Translation as (an)Archival Process

2021 – Ongoing




PART I:
Poem Letters (#1–4)
Haus der Kulturen der Welt, Berlin
October 2021 – February 2022


Accompanying Description, as published in The Whole Life Academy’s Website, on 20.12.2021:

Ioannis Andronikidis’ series of Poem Letters (#1–4) initiates an ongoing research project around translation as an archival process. A bilingual epistolary and poetic correspondence unfolds onto relief paper surfaces, upon which photographs selected from his personal and family archive (1960s–1980s / 2000 onwards) have been printed. Through different epistolary poetic forms, two fictional characters discuss the notion of ‘the archive,’ autobiography (here, the term “autobiology” is adopted) and thus the body archive of both the interlocutors and, naturally, of the archival material itself.        The research project commences with Jacques Derrida’s ‘the archive always holds a problem for translation.’ While acknowledging “the unstable limit between public and private […] between the family and an intimacy even more private than the family, between oneself and oneself,” it problematises fixed definitions of ‘problem’ and ‘trouble’ –wherein also dis/comfort– and suggests a contingent understanding and interpretation of the textual and the photographic. [1]        The aim of the research project is not to designify the archival material (the photographs) by means of the poem letters, but to call for a reimagination of the ways we “read” and “trans(re)late” archival material. Ioannis Andronikidis explores the latter in the space(s) between the nameable and the unnamable, the translatable and the untranslatable, between compulsive and nostalgic repetition, archive and anarchive, between oneself and oneself.

[1] Jacques Derrida, “Theses.” Archive fever: a Freudian impression.
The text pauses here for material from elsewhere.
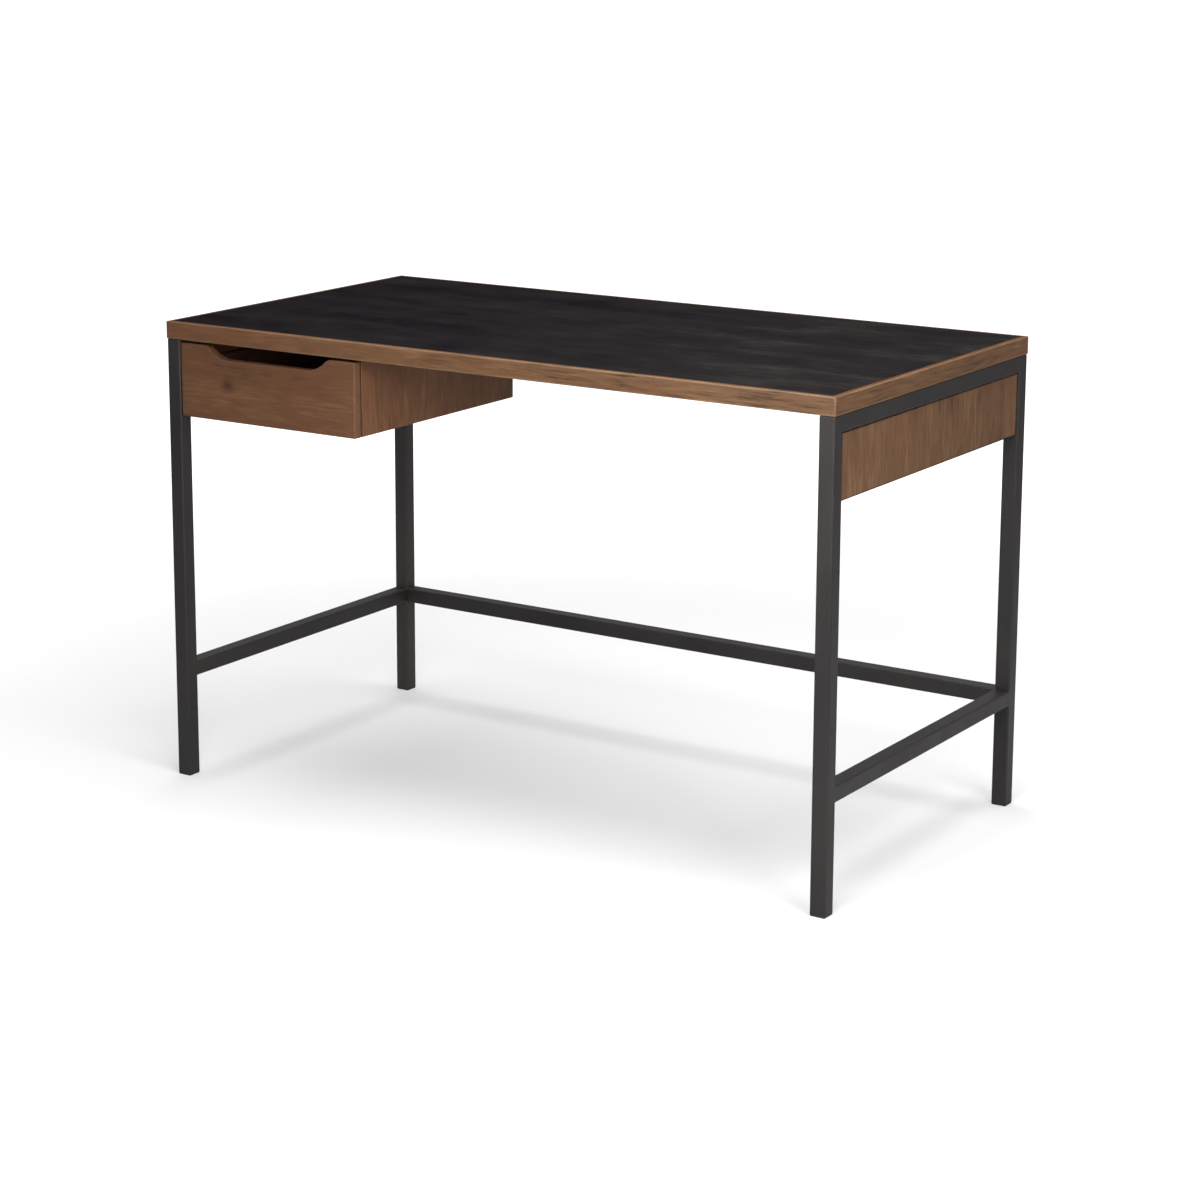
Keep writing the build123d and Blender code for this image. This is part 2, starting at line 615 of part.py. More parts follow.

Translated by Eric Prenowitz, Chicago: University of Chicago Press, 1996



[arkheion]:                                                                                                         I breathed in your dust                                                                                                        Factories in black and white            I breathed in Widnau                       Something She Called a Fever            like portable assertion             a paradoxical assertion         I breathed             But–                it cannot be a [beginning] assertion                 the fact that                 I breathed

Re: [Αρχειακό Ευπρόσιτο]:    ημερολόγια της ηλικίας                    είναι τα έργα {σπονδυλωτά} και μοιάζουν γεύσεις

λιωμένες σημάδια στο φως sun κομμάτια μυθολογίας γεύσεις με σκοτεινό [obscure] και χαμηλό τοπίο μεμβράνες σκιώδεις χνούδια [dust] με διάβρωση βύθισμα αρχείο κολλώδες τοπίο– 

excerpt, Poem Letter #4, “breathing area”






PART II:
“Poem Letters”: Documents I–X
  k41, Copenhagen
May – June 2022


Part of the accompanying text, as included in Remember When We Met:


[…]

The documents selected for the exhibition Remember When We Met elaborate words-images-archives as artistic outputs of a ‘creative misunderstanding’: cognating the archival with the personal/familial and the sonic/aural, attempting a recontextualization of the epistolary poetic form through fragmented reiterations of affective sounds, intermediate states embroiled in opalescent memories and impromptu movements metabolized in limbo.


“Document IX”


“Document VII”



Audio Documents, “Poem Letters”: Documents I–X
(also available on Bandcamp)




PART III:
767, or The Dance of Life
( print publication )
 Footnote Center for Image & Text
& Kulturni Centar Magacin, Belgrade
May 2023

767, or The Dance of Life is a two-part work written while in residency at Footnote Centre for Image & Text, and printed by Jovan Jović at Kulturni Centar Magacin (Belgrade, Serbia). It was presented alongside a titular audiovisual installation—created in collaboration with Johanna Gschwend, Moritz Hossli, and Evangelos Gkountonis—at the exhibition ‘Vulkanizer’ at Ostavinska, Kulturni Centar Magacin [May 26–27, 2023].    It comprises:    [1] a zine exploring the expansiveness of what could be a number/an address/a decelerating vehicle/a teeming wound/a valley of accidents… in the company of Robert Frei (fictional) and a 19th-century (ghost-)writer/pamphleteer/“textual hacker” (non-fictional),     & [2] an audiovisual installation, made in collaboration with Johanna Gschwend, Moritz Hossli, and Evangelos Gkountonis, tracing a once-existing street address in Widnau (St. Gallen, Switzerland), where his grandfather used to live and work in the early 1960s.    767, or The Dance of Life was presented as part of the exhibition ‘Vulkanizer’ at Ostavinska (Belgrade, Serbia) on May 26-27, 2023.









A bilingual print publication, Blue Magnets: translation as an_archival process, is expected in 2024; publisher: A) GLIMPSE) OF).